April 17: Pamela Polston passes the torch to new music editor Ethan Covey.
June 19: Paula Routly interviews part-time Vermonter Judith Levine about her radical writings and national reaction to her new book Harmful to Minors: The Perils of Protecting Children from Sex. Levine later becomes a columnist for Seven Days.
July 31: In Inside Track, Peter Freyne outlines an "Enron-style conspiracy" at Fletcher Allen Health Care overseen by CEO Bill Boettcher.
August 7: Paula Routly bares all to get the scoop on a nudist camp in Sheldon Springs. "Undercover Story" makes the cover.
August 28: In Inside Track, Peter Freyne predicts that Jim Douglas will be the next governor of Vermont.
September 7: In honor of Seven Days' seventh anniversary, Burlington Mayor Peter Clavelle proclaims September 7, 2002, to be Seven Days Day. "Seven Days has become essential reading for anyone wanting to stay current with Burlington's — and Vermont's — cultural happenings and political shenanigans," he says.
September 25: Peter Kurth pens final Crank Call.
October 30: For the first Work, a monthly column about Vermonters on the job, Susan Green interviews a gravestone guy: Tony Socinski of Densmore Monuments.
November 5: Republicans win majorities in both the U.S. House and Senate.
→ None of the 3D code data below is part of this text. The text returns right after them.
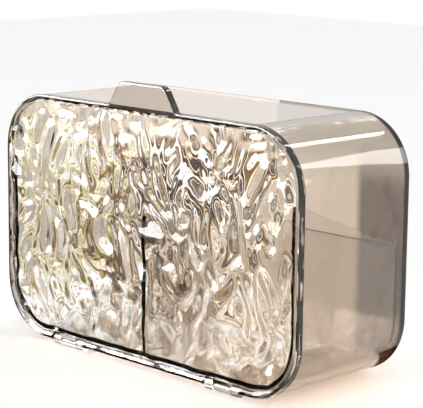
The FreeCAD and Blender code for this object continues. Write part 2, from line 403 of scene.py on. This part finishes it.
def add_form(name, vertices, faces):
    """A mesh object with every face turned outwards."""
    mesh = bpy.data.meshes.new(name)
    mesh.from_pydata(vertices, [], faces)
    form = bmesh.new()
    form.from_mesh(mesh)
    bmesh.ops.recalc_face_normals(form, faces=form.faces)
    form.to_mesh(mesh)
    form.free()
    made = bpy.data.objects.new(name, mesh)
    bpy.context.scene.collection.objects.link(made)
    return made


def skin_loops(name, loops):
    """A closed form over a stack of loops of (x, y, z) points, with a flat cap at each end."""
    count = len(loops[0])
    vertices = [point for loop in loops for point in loop]
    faces = []
    for level in range(len(loops) - 1):
        low = level * count
        high = low + count
        for index in range(count):
            following = (index + 1) % count
            faces.append((low + index, low + following, high + following, high + index))
    faces.append(tuple(reversed(range(count))))
    faces.append(tuple(range(len(vertices) - count, len(vertices))))
    return add_form(name, vertices, faces)


def apply_modifiers(piece):
    """Bakes a piece's modifiers into its mesh."""
    graph = bpy.context.evaluated_depsgraph_get()
    mesh = bpy.data.meshes.new_from_object(piece.evaluated_get(graph))
    piece.modifiers.clear()
    piece.data = mesh


def combine(piece, tool, operation):
    """Joins, cuts or intersects a piece with a tool form, and deletes the tool."""
    joining = piece.modifiers.new("joining", "BOOLEAN")
    joining.object = tool
    joining.operation = operation
    joining.solver = "EXACT"
    apply_modifiers(piece)
    bpy.data.objects.remove(tool)


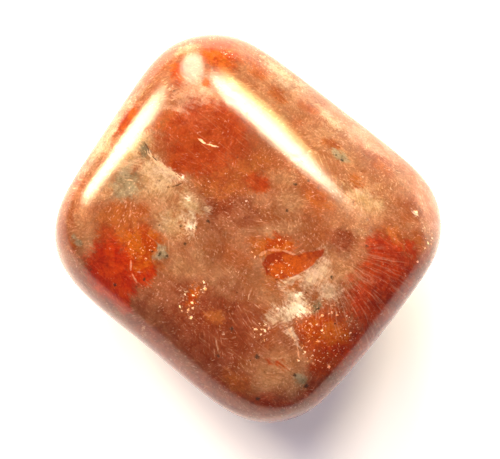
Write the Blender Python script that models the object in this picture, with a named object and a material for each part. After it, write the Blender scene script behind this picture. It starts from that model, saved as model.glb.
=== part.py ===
"""A tumbled sunstone: one polished pebble of feldspar, about 25 mm long, lying on its flattest side.

The pebble was tumbled until the broken faces of the rough stone wore down to low flats that run into
each other over broad rounded edges. Its form is the soft intersection of those worn flats.
"""

import bmesh
import bpy
import numpy as np
from mathutils import Vector, noise

MM = 0.001

# The worn flats, as the way each one faces and how far it lies from the pebble's heart.
# (azimuth in degrees from +X towards +Y, elevation in degrees above the floor, distance in mm)
WORN_FLATS = {
    "crown": (250, 88, 7.9),
    "base": (0, -90, 7.9),
    # shoulders, which slope from the crown down to the sides
    "long_shoulder": (0, 40, 13.4),
    "short_shoulder": (181, 58, 11.6),
    "broad_shoulder": (85, 52, 9.3),
    "near_shoulder": (268, 40, 12.15),
    # the four sides, and the worn corners between them
    "long_end": (-1, -10, 11.6),
    "broad_side": (90.5, -6, 10.85),
    "short_end": (186, 2, 12.2),
    "near_side": (268.5, -8, 11.05),
    "right_corner": (44, 8, 14.35),
    "top_corner": (137, 14, 14.6),
    "left_corner": (228, 10, 14.6),
    "bottom_corner": (315, 2, 14.75),
    # bilges, which turn the sides and corners in under the pebble
    "long_bilge": (0, -30, 11.55),
    "broad_bilge": (90, -30, 10.75),
    "short_bilge": (182, -28, 12.75),
    "near_bilge": (270, -30, 10.95),
    "right_bilge": (45, -34, 12.9),
    "top_bilge": (137, -34, 13.9),
    "left_bilge": (228, -34, 13.3),
    "bottom_bilge": (315, -34, 13.0),
    # keels, which lead from the bilges to the base
    "long_keel": (0, -54, 10.6),
    "broad_keel": (90, -54, 10.0),
    "short_keel": (182, -54, 11.3),
    "near_keel": (270, -54, 10.0),
}
EDGE_SOFTNESS = 0.9 * MM  # a larger value rounds the edges between the flats more

# The seat is where the tumbling left the base truly flat, so that the pebble lies still.
SEAT_DEPTH = 0.45 * MM  # cut off the rounded base
SEAT_BLEND = 0.25 * MM  # height over which the flat runs out into the rounded base

# Slow swells and dips that tumbling leaves, too shallow to change the outline.
SWELL_HEIGHT = 0.16 * MM
SWELL_LENGTH = 7.5 * MM
SWELL_SEED = Vector((3.1, 7.4, 1.9))

GRID = 24  # quads along each side of the starting cube
HALVINGS = 40  # steps of the search for the surface along each ray


def heading(azimuth, elevation):
    """Unit vector that points along the given compass angle and height, in degrees."""
    a, e = np.radians(azimuth), np.radians(elevation)
    return np.array([np.cos(a) * np.cos(e), np.sin(a) * np.cos(e), np.sin(e)])


def reach(rays):
    """Distance from the heart to the soft intersection of the flats, along each unit ray."""
    facing = np.array([heading(az, el) for az, el, _ in WORN_FLATS.values()])
    distance = np.array([d * MM for _, _, d in WORN_FLATS.values()])
    along = rays @ facing.T
    inside = np.zeros(len(rays))
    outside = np.full(len(rays), 4 * distance.max())
    for _ in range(HALVINGS):
        middle = (inside + outside) / 2
        over = (along * middle[:, None] - distance) / EDGE_SOFTNESS
        past = np.log(np.exp(over).sum(axis=1)) > 0
        outside = np.where(past, middle, outside)
        inside = np.where(past, inside, middle)
    return (inside + outside) / 2


def swell(point):
    """Height of the slow unevenness at a point of the surface."""
    return SWELL_HEIGHT * noise.noise(Vector(point) / SWELL_LENGTH + SWELL_SEED)


def settle(points):
    """Cuts the seat flat at z = 0 and centres the pebble over the origin."""
    points = points.copy()
    points[:, 2] -= points[:, 2].min() + SEAT_DEPTH
    height = points[:, 2] / SEAT_BLEND
    blended = SEAT_BLEND * (height + 1) ** 2 / 4
    points[:, 2] = np.where(height < -1, 0, np.where(height < 1, blended, points[:, 2]))
    middle = (points.min(axis=0) + points.max(axis=0)) / 2
    points[:, :2] -= middle[:2]
    return points


def pebble_mesh():
    """A cube of quads, each corner of which is moved out or in along its ray to the worn surface."""
    form = bmesh.new()
    bmesh.ops.create_cube(form, size=2)
    bmesh.ops.subdivide_edges(form, edges=form.edges[:], cuts=GRID - 1, use_grid_fill=True)
    rays = np.array([v.co.normalized() for v in form.verts])
    surface = rays * reach(rays)[:, None]
    surface += rays * np.array([swell(p) for p in surface])[:, None]
    for vertex, point in zip(form.verts, settle(surface)):
        vertex.co = point
    bmesh.ops.recalc_face_normals(form, faces=form.faces[:])
    mesh = bpy.data.meshes.new("sunstone")
    form.to_mesh(mesh)
    form.free()
    mesh.shade_smooth()
    return mesh


def feldspar():
    """Polished peach-orange feldspar, reddened by specks of haematite."""
    material = bpy.data.materials.new("sunstone_feldspar")
    material.use_nodes = True
    shader = material.node_tree.nodes["Principled BSDF"]
    shader.inputs["Base Color"].default_value = (0.50, 0.15, 0.06, 1)
    shader.inputs["Roughness"].default_value = 0.15
    shader.inputs["Metallic"].default_value = 0
    shader.inputs["IOR"].default_value = 1.54
    return material


def main():
    for left_over in list(bpy.data.objects):
        bpy.data.objects.remove(left_over)
    parts = bpy.data.collections.new("sunstone")
    bpy.context.scene.collection.children.link(parts)
    pebble = bpy.data.objects.new("sunstone", pebble_mesh())
    pebble.data.materials.append(feldspar())
    parts.objects.link(pebble)


main()
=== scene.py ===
"""A tumbled sunstone, seen from above on a pale floor: one polished pebble of feldspar with its colours."""

import math

import bmesh
import bpy
import numpy as np
from mathutils import Matrix, Vector, noise


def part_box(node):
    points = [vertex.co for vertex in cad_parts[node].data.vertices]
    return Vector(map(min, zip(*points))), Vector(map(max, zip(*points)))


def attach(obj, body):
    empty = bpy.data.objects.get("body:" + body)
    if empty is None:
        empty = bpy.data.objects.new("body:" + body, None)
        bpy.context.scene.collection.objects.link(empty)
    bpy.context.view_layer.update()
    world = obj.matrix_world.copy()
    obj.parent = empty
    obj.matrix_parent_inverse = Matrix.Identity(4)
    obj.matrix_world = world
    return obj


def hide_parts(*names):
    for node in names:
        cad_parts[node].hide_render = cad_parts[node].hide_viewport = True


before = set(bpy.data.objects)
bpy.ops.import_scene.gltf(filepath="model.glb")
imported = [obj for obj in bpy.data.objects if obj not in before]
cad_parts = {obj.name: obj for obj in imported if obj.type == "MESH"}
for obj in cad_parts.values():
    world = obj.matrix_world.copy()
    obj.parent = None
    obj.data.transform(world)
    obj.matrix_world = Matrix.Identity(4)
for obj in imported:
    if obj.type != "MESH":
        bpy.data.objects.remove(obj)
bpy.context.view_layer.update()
MM = 0.001

# Camera
# A long lens looks down on the pebble, 80 degrees above the floor, and turned so that the pebble's
# length runs from the upper left of the picture to the lower right.
PHOTO_WIDTH = 500
PHOTO_HEIGHT = 459
PIXELS_PER_MM = 13.7  # at the pebble
LENS_MM = 100
SENSOR_MM = 36
VIEW_AZIMUTH = math.radians(38)
VIEW_ELEVATION = math.radians(80)
AIM = Vector((0.33, 0.41, 6.97)) * MM

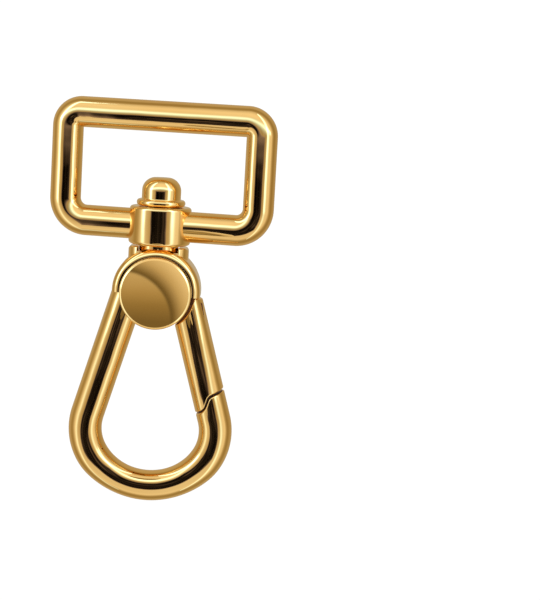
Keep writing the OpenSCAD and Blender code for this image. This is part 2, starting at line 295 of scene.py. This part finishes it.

Jim Douglas elected governor.
November 6: Former Vermonter Hayden Carruth is honored with four readings around the state — and a spot on the cover of Seven Days. Paula Routly delivers "The Whole Carruth." VPA (1st Place, Best Feature, nondaily)
December 18: In the Winter Reading Issue, seven short-fiction writers serve up scenarios that take place at the abandoned Panda Inn on Shelburne Road.